Building Block Two: Taxes

Unfortunately, almost all income must be taxed so it is important to estimate how much of your earned income will go to the government. There are several ways to do this in a simple manner

  1. Use your paycheck: Employers are usually required to withhold an estimated amount of income taxes from your paycheck. While this amount will not always correlate with the exact dollar value you will owe, it can serve as a quick and easy way to get a good sense of what your tax rate will be. For example, if your paycheck is $100 and$17 was taken off for taxes, you can use 17% as a proxy for taxes owed
  2. Use an online calculator: There are some handy resources online that can help you estimate what you may owe in taxes based off your income
  3. Do your own Math: Income taxes are usually calculated in the form of a table not a set value. In other words, the first X amount of dollars you make may be taxed at some percent and then the next Y amount at another, etc. This means to calculate your true effective tax percentage, you’ll need to do your own more detailed calculations.

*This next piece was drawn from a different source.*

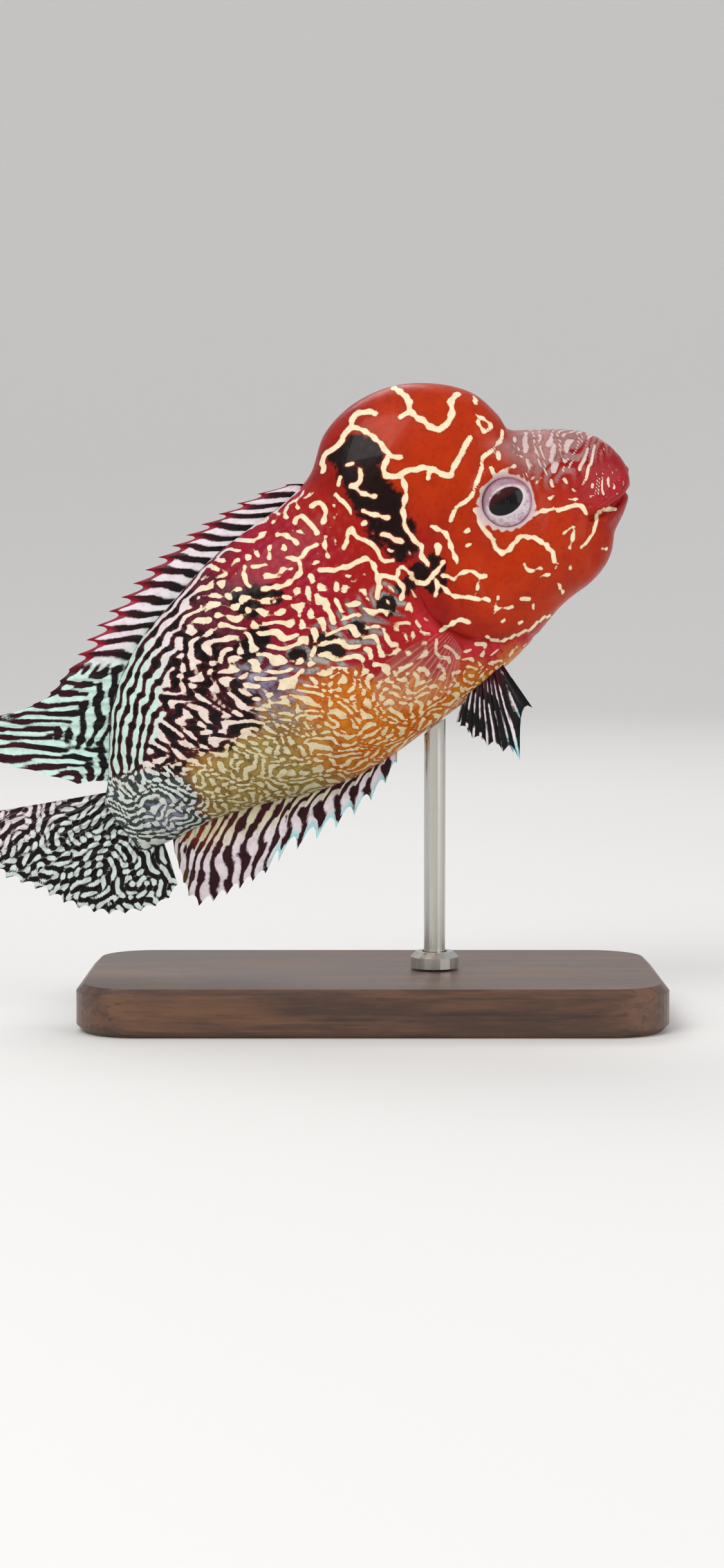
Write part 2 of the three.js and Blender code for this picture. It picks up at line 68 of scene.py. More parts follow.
# The loft's ribs: back x, back z, belly x, belly z, half width, roundness above and below, widest height
RIBS = np.array([
    [2.4, 4.7, 1.9, 3.1, 0.9, 2.0, 2.0, 0.0],
    [2.3, 6.4, 0.7, 0.9, 2.9, 2.2, 2.2, 0.0],
    [1.7, 9.0, -1.6, -1.1, 4.2, 2.2, 2.3, -0.1],
    [0.3, 11.5, -4.3, -2.8, 5.2, 2.2, 2.4, -0.15],
    [-1.6, 13.4, -6.3, -5.0, 6.0, 2.2, 2.4, -0.2],
    [-4.0, 15.1, -8.6, -6.4, 6.8, 2.2, 2.4, -0.2],
    [-7.0, 16.9, -11.6, -7.2, 7.6, 2.2, 2.4, -0.25],
    [-9.4, 18.6, -14.8, -7.4, 8.2, 2.3, 2.3, -0.3],
    [-9.6, 21.4, -17.6, -7.9, 8.6, 2.5, 2.3, -0.35],
    [-11.0, 25.9, -20.2, -8.7, 8.9, 2.7, 2.2, -0.38],
    [-14.8, 30.0, -23.2, -9.6, 9.2, 2.8, 2.2, -0.4],
    [-20.2, 33.1, -26.4, -10.4, 9.5, 2.8, 2.2, -0.4],
    [-26.6, 34.1, -29.8, -11.0, 9.8, 2.7, 2.1, -0.38],
    [-32.6, 32.7, -33.6, -11.6, 10.0, 2.5, 2.1, -0.32],
    [-37.6, 28.9, -37.8, -12.0, 10.1, 2.2, 2.1, -0.2],
    [-43.0, 27.5, -43.2, -12.3, 10.0, 2.0, 2.1, -0.12],
    [-50.0, 27.1, -49.8, -12.7, 9.7, 1.9, 2.0, -0.08],
    [-57.0, 26.4, -56.2, -12.4, 9.1, 1.9, 1.9, -0.06],
    [-64.0, 24.6, -62.8, -11.0, 8.2, 1.9, 1.9, -0.05],
    [-71.1, 22.5, -69.2, -8.7, 7.0, 1.9, 1.9, -0.05],
    [-77.1, 19.4, -75.0, -6.9, 5.7, 1.9, 1.9, -0.05],
    [-81.9, 15.3, -79.4, -6.0, 4.6, 1.9, 1.9, -0.04],
    [-85.3, 10.6, -82.8, -5.6, 3.5, 2.0, 2.0, -0.02],
    [-88.0, 6.9, -86.0, -5.2, 2.3, 2.0, 2.0, 0.0],
    [-90.0, 5.0, -89.2, -4.6, 0.8, 2.0, 2.0, 0.0],
])
# The eye: its middle, radius, half depth, how far its middle is sunk, and the radius of its orbit
EYE = {"x": -15.9, "z": 9.6, "radius": 4.3, "deep": 3.2, "sunk": 1.6, "orbit": 4.8}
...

Unless you feel comfortable doing this, I would stick to method 1 or 2

Building Block Three: Expenses

We all have expenses we expect to incur but determining what they will be is not always easy. The goal is to list out all categories of expenses you expect to spend on, and then account for how much money you’ll need to satisfy each.  

Some expense costs will be easy to estimate as their costs are set in stone and recurring. For example:

  1. Housing cost
  2. Utilities
  3. Phone Bills
  4. Car Payments
  5. Medical Insurance
  6. Subscriptions
  7. Debt Payments

 Others however will be based on your judgment and preference of how you want to spend. For example:

  1. How much do you think you’ll need for groceries each month?
  2. How much do you want to spend on trips?
  3. How much for clothes  

Expense estimation is where theartpart of budgeting comes in. You want to be smart in planning for enough money for every bucket but also want to make sure you don’t give yourself more than you really need.

 If you are struggling with estimating how much you’ll need for a specific category, try breaking it down into smaller parts. For example, instead of estimating a month’s worth of groceries, estimate what you’d spend in a week and then multiply by 4. 

Putting the Pieces Together

So here is what each piece of the puzzle is telling you.

  1. Income will be that starting point and show you how much you earn.
  2. Take out taxes and that will tell you how much you have to spend.
  3. Take out your estimated expenses and that tells you what is left!

 It’s that simple!

 

Any excess cash you have left to spend should be used to pay off any debt you may be behind on. After that, it should be put into an emergency fund until your emergency fund can sustain you for 6-12 months of living without a job. From there it can either be reserved in your bank account for future expenses, invested, or used to pay down future debt faster.